Indian rhinoceros Facts

Indian rhinoceros Facts
Indian rhinoceros (great one-horned rhinoceros) is the second largest member (white rhino is the largest) of a rhino family. It can be found in the northern parts of India and Nepal. Indian rhinoceros inhabits floodplain grasslands, swamps and forests. Habitat loss due to agricultural development and poaching (because of the horn that is used in traditional Asian medicine) brought Indian rhinoceros to the brink of extinction at the beginning of the 20th century. Thanks to the great conservation efforts, population of Indian rhinoceros is much bigger and more stable today. According to the last count (in 2015), there are 3555 animals left in the wild. Indian rhinoceros is classified as vulnerable.
Interesting Indian rhinoceros Facts:
Indian rhinoceros can reach 10.2 to 12.5 feet in length and 3.500 to 4.900 pounds of weight.
Indian rhinoceros has brownish-grey skin with folds that create appearance of an armor. Shoulders and legs are covered with wart-like bumps.
Indian rhinoceros has heavy skull, prehensile upper lip, flexible ears, bulky body and short tail. Males have large and sharp, tusk-like incisors that are used for fight with other males during the mating season.
Indian rhinoceros has only one horn that can reach 9.8 to 22.5 inches in length. Horn is made of keratin, just like human hair and nails.
Indian rhinoceros has poor eyesight, but excellent sense of hearing and smell. It detects partners for mating by following the strong scent typical for this species.
Despite its bulky body, Indian rhinoceros is very fast animal (maximum speed 34 miles per hour) that can quickly change direction of movement.
Indian rhinoceros is active early in the morning and late in the afternoon.
Indian rhinoceros is grazer. Its diet is mostly based on the grass. Fruit, leaves, aquatic plants and various crops are occasionally on the menu.
Indian rhinoceros likes to spend time in areas that provide enough water and mud which are used for cooling during the hottest part of a day. Indian rhinoceros is very good swimmer.
Egrets and mynas (birds that eat ticks) feed on parasites that hide in the folds of skin of Indian rhinoceros.
Natural enemies of Indian rhinoceros are humans and tigers that hunt young and weak animals.

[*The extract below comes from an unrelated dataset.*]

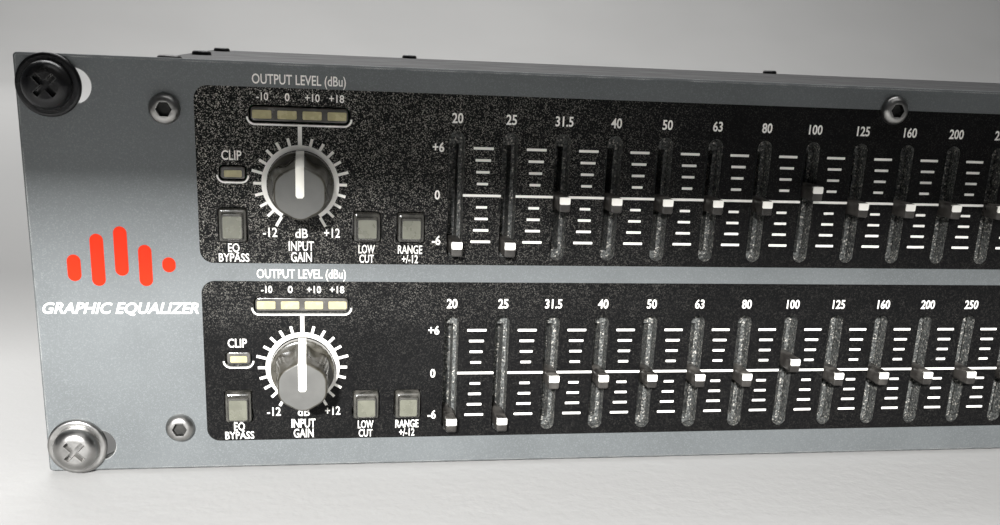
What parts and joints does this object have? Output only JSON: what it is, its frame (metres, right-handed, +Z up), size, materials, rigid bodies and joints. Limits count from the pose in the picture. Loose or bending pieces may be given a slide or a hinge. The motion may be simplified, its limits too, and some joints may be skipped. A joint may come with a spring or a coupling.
{
  "type": "graphic equalizer",
  "caption": "Rack-mounted two-channel graphic equalizer: wide flat front panel with rows of sliding levers, gain knobs and push buttons, on a shallow sheet-metal chassis with rear sockets.",
  "frame": {"origin": "under the middle of the whole object, on the plane the chassis stands on", "axes": "+X to the right seen from the front, +Y backwards (the front panel faces -Y), +Z up"},
  "size_m": [0.4826, 0.2188, 0.0886],
  "materials": {
    "panel_paint": "fine metallic paint, two black print fields",
    "chassis_paint": "black powder coat",
    "circuit_board": "green solder mask over glass laminate",
    "fader_case": "dull plated steel, dusty",
    "pot_case": "plated steel",
    "switch_plastic": "moulded",
    "light_bar": "clear with pale windows",
    "socket_metal": "black plated die-cast shell",
    "jack_plastic": "moulded, plated nut",
    "inlet_plastic": "moulded",
    "winding": "yellow tape over copper wire",
    "bright_steel": "bright nickel plate",
    "black_screw": "black zinc plate",
    "nylon": "natural nylon",
    "ribbon": "grey PVC",
    "rocker_plastic": "moulded",
    "lever_plastic": "moulded, white index mark",
    "knob_plastic": "smoky translucent, grey face, white pointer",
    "button_plastic": "smoky translucent with a paler window"
  },
  "bodies": {
    "equalizer": {"front_panel": "panel_paint", "chassis_tray": "chassis_paint", "top_cover": "chassis_paint", "main_board": "circuit_board", "fader_housings": "fader_case", "gain_pots": "pot_case", "button_switches": "switch_plastic", "indicator_lights": "light_bar", "rear_board": "circuit_board", "xlr_sockets": "socket_metal", "jack_sockets": "jack_plastic", "mains_inlet": "inlet_plastic", "switch_frame": "inlet_plastic", "transformer": "winding", "panel_screws": "bright_steel", "small_screws": "black_screw", "rack_screws": "black_screw", "rack_washers": "black_screw", "board_pillars": "nylon", "ribbon_cable": "ribbon"},
    "fader_20_hz": {"fader_20_hz": "lever_plastic"},
    "fader_25_hz": {"fader_25_hz": "lever_plastic"},
    "fader_31_5_hz": {"fader_31_5_hz": "lever_plastic"},
    "fader_40_hz": {"fader_40_hz": "lever_plastic"},
    "fader_50_hz": {"fader_50_hz": "lever_plastic"},
    "fader_63_hz": {"fader_63_hz": "lever_plastic"},
    "fader_80_hz": {"fader_80_hz": "lever_plastic"},
    "fader_100_hz": {"fader_100_hz": "lever_plastic"},
    "fader_125_hz": {"fader_125_hz": "lever_plastic"},
    "fader_160_hz": {"fader_160_hz": "lever_plastic"},
    "fader_200_hz": {"fader_200_hz": "lever_plastic"},
    "fader_250_hz": {"fader_250_hz": "lever_plastic"},
    "fader_315_hz": {"fader_315_hz": "lever_plastic"},
    "fader_400_hz": {"fader_400_hz": "lever_plastic"},
    "fader_500_hz": {"fader_500_hz": "lever_plastic"},
    "fader_630_hz": {"fader_630_hz": "lever_plastic"},
    "fader_800_hz": {"fader_800_hz": "lever_plastic"},
    "fader_1_khz": {"fader_1_khz": "lever_plastic"},
    "fader_1_25_khz": {"fader_1_25_khz": "lever_plastic"},
    "fader_1_6_khz": {"fader_1_6_khz": "lever_plastic"},
    "fader_2_khz": {"fader_2_khz": "lever_plastic"},
    "fader_2_5_khz": {"fader_2_5_khz": "lever_plastic"},
    "fader_3_15_khz": {"fader_3_15_khz": "lever_plastic"},
    "fader_4_khz": {"fader_4_khz": "lever_plastic"},
    "fader_5_khz": {"fader_5_khz": "lever_plastic"},
    "fader_6_3_khz": {"fader_6_3_khz": "lever_plastic"},
    "fader_8_khz": {"fader_8_khz": "lever_plastic"},
    "fader_10_khz": {"fader_10_khz": "lever_plastic"},
    "fader_12_5_khz": {"fader_12_5_khz": "lever_plastic"},
    "fader_16_khz": {"fader_16_khz": "lever_plastic"},
    "fader_20_khz": {"fader_20_khz": "lever_plastic"},
    "gain_knob_1": {"gain_knob_1": "knob_plastic"},
    "gain_knob_2": {"gain_knob_2": "knob_plastic"},
    "eq_bypass_button_1": {"eq_bypass_button_1": "button_plastic"},
    "low_cut_button_1": {"low_cut_button_1": "button_plastic"},
    "range_button_1": {"range_button_1": "button_plastic"},
    "eq_bypass_button_2": {"eq_bypass_button_2": "button_plastic"},
    "low_cut_button_2": {"low_cut_button_2": "button_plastic"},
    "range_button_2": {"range_button_2": "button_plastic"},
    "power_rocker": {"power_rocker": "rocker_plastic"}
  },
  "joints": [
    {"name": "fader_20_hz_slide", "type": "slide", "parent": "equalizer", "child": "fader_20_hz", "axis": [0, 0, 1], "range_m": [0, 0.02]},
    {"name": "fader_25_hz_slide", "type": "slide", "parent": "equalizer", "child": "fader_25_hz", "axis": [0, 0, 1], "range_m": [0, 0.02]},
    {"name": "fader_31_5_hz_slide", "type": "slide", "parent": "equalizer", "child": "fader_31_5_hz", "axis": [0, 0, 1], "range_m": [-0.01, 0.01]},
    {"name": "fader_40_hz_slide", "type": "slide", "parent": "equalizer", "child": "fader_40_hz", "axis": [0, 0, 1], "range_m": [-0.01, 0.01]},
    {"name": "fader_50_hz_slide", "type": "slide", "parent": "equalizer", "child": "fader_50_hz", "axis": [0, 0, 1], "range_m": [-0.01, 0.01]},
    {"name": "fader_63_hz_slide", "type": "slide", "parent": "equalizer", "child": "fader_63_hz", "axis": [0, 0, 1], "range_m": [-0.01, 0.01]},
    {"name": "fader_80_hz_slide", "type": "slide", "parent": "equalizer", "child": "fader_80_hz", "axis": [0, 0, 1], "range_m": [-0.01, 0.01]},
    {"name": "fader_100_hz_slide", "type": "slide", "parent": "equalizer", "child": "fader_100_hz", "axis": [0, 0, 1], "range_m": [-0.0135, 0.0065]},
    {"name": "fader_125_hz_slide", "type": "slide", "parent": "equalizer", "child": "fader_125_hz", "axis": [0, 0, 1], "range_m": [-0.01, 0.01]},
    {"name": "fader_160_hz_slide", "type": "slide", "parent": "equalizer", "child": "fader_160_hz", "axis": [0, 0, 1], "range_m": [-0.01, 0.01]},
    {"name": "fader_200_hz_slide", "type": "slide", "parent": "equalizer", "child": "fader_200_hz", "axis": [0, 0, 1], "range_m": [-0.01, 0.01]},
    {"name": "fader_250_hz_slide", "type": "slide", "parent": "equalizer", "child": "fader_250_hz", "axis": [0, 0, 1], "range_m": [-0.01, 0.01]},
    {"name": "fader_315_hz_slide", "type": "slide", "parent": "equalizer", "child": "fader_315_hz", "axis": [0, 0, 1], "range_m": [-0.01, 0.01]},
    {"name": "fader_400_hz_slide", "type": "slide", "parent": "equalizer", "child": "fader_400_hz", "axis": [0, 0, 1], "range_m": [-0.01, 0.01]},
    {"name": "fader_500_hz_slide", "type": "slide", "parent": "equalizer", "child": "fader_500_hz", "axis": [0, 0, 1], "range_m": [-0.01, 0.01]},
    {"name": "fader_630_hz_slide", "type": "slide", "parent": "equalizer", "child": "fader_630_hz", "axis": [0, 0, 1], "range_m": [-0.01, 0.01]},
    {"name": "fader_800_hz_slide", "type": "slide", "parent": "equalizer", "child": "fader_800_hz", "axis": [0, 0, 1], "range_m": [-0.01, 0.01]},
    {"name": "fader_1_khz_slide", "type": "slide", "parent": "equalizer", "child": "fader_1_khz", "axis": [0, 0, 1], "range_m": [-0.01, 0.01]},
    {"name": "fader_1_25_khz_slide", "type": "slide", "parent": "equalizer", "child": "fader_1_25_khz", "axis": [0, 0, 1], "range_m": [-0.01, 0.01]},
    {"name": "fader_1_6_khz_slide", "type": "slide", "parent": "equalizer", "child": "fader_1_6_khz", "axis": [0, 0, 1], "range_m": [-0.01, 0.01]},
    {"name": "fader_2_khz_slide", "type": "slide", "parent": "equalizer", "child": "fader_2_khz", "axis": [0, 0, 1], "range_m": [-0.01, 0.01]},
    {"name": "fader_2_5_khz_slide", "type": "slide", "parent": "equalizer", "child": "fader_2_5_khz", "axis": [0, 0, 1], "range_m": [-0.01, 0.01]},
    {"name": "fader_3_15_khz_slide", "type": "slide", "parent": "equalizer", "child": "fader_3_15_khz", "axis": [0, 0, 1], "range_m": [-0.01, 0.01]},
    {"name": "fader_4_khz_slide", "type": "slide", "parent": "equalizer", "child": "fader_4_khz", "axis": [0, 0, 1], "range_m": [-0.01, 0.01]},
    {"name": "fader_5_khz_slide", "type": "slide", "parent": "equalizer", "child": "fader_5_khz", "axis": [0, 0, 1], "range_m": [-0.01, 0.01]},
    {"name": "fader_6_3_khz_slide", "type": "slide", "parent": "equalizer", "child": "fader_6_3_khz", "axis": [0, 0, 1], "range_m": [-0.01, 0.01]},
    {"name": "fader_8_khz_slide", "type": "slide", "parent": "equalizer", "child": "fader_8_khz", "axis": [0, 0, 1], "range_m": [-0.01, 0.01]},
    {"name": "fader_10_khz_slide", "type": "slide", "parent": "equalizer", "child": "fader_10_khz", "axis": [0, 0, 1], "range_m": [-0.01, 0.01]},
    {"name": "fader_12_5_khz_slide", "type": "slide", "parent": "equalizer", "child": "fader_12_5_khz", "axis": [0, 0, 1], "range_m": [-0.01, 0.01]},
    {"name": "fader_16_khz_slide", "type": "slide", "parent": "equalizer", "child": "fader_16_khz", "axis": [0, 0, 1], "range_m": [-0.01, 0.01]},
    {"name": "fader_20_khz_slide", "type": "slide", "parent": "equalizer", "child": "fader_20_khz", "axis": [0, 0, 1], "range_m": [-0.01, 0.01]},
    {"name": "gain_knob_1_turn", "type": "hinge", "parent": "equalizer", "child": "gain_knob_1", "pos_m": [-0.18645, -0.105, 0.06401], "axis": [0, 1, 0], "range_deg": [-150, 150]},
    {"name": "gain_knob_2_turn", "type": "hinge", "parent": "equalizer", "child": "gain_knob_2", "pos_m": [-0.18645, -0.105, 0.02371], "axis": [0, 1, 0], "range_deg": [-150, 150]},
    {"name": "eq_bypass_button_1_press", "type": "slide", "parent": "equalizer", "child": "eq_bypass_button_1", "axis": [0, 1, 0], "range_m": [0, 0.002], "stiffness_N_per_m": 200},
    {"name": "low_cut_button_1_press", "type": "slide", "parent": "equalizer", "child": "low_cut_button_1", "axis": [0, 1, 0], "range_m": [0, 0.002], "stiffness_N_per_m": 200},
    {"name": "range_button_1_press", "type": "slide", "parent": "equalizer", "child": "range_button_1", "axis": [0, 1, 0], "range_m": [0, 0.002], "stiffness_N_per_m": 200},
    {"name": "eq_bypass_button_2_press", "type": "slide", "parent": "equalizer", "child": "eq_bypass_button_2", "axis": [0, 1, 0], "range_m": [0, 0.002], "stiffness_N_per_m": 200},
    {"name": "low_cut_button_2_press", "type": "slide", "parent": "equalizer", "child": "low_cut_button_2", "axis": [0, 1, 0], "range_m": [0, 0.002], "stiffness_N_per_m": 200},
    {"name": "range_button_2_press", "type": "slide", "parent": "equalizer", "child": "range_button_2", "axis": [0, 1, 0], "range_m": [0, 0.002], "stiffness_N_per_m": 200},
    {"name": "power_rocker_turn", "type": "hinge", "parent": "equalizer", "child": "power_rocker", "pos_m": [0.132, 0.10365, 0.03], "axis": [1, 0, 0], "range_deg": [-20, 0]}
  ]
}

Indian rhinoceros is solitary creature. Males occupy territories of 0.77 to 3.09 square miles and use feces, urine and glandular secretion to mark them. They become very aggressive and often fight to death during the mating season.
Pregnancy lasts 15 to 16 months and ends with one baby (calf). Young Indian rhinoceros stays with its mother usually until the age of 2 years (until the arrival of the next calf).
Females reach sexual maturity at the age of 4 to 6 years, males at the age of 9 years.
Indian rhinoceros can survive around 40 years in the wild.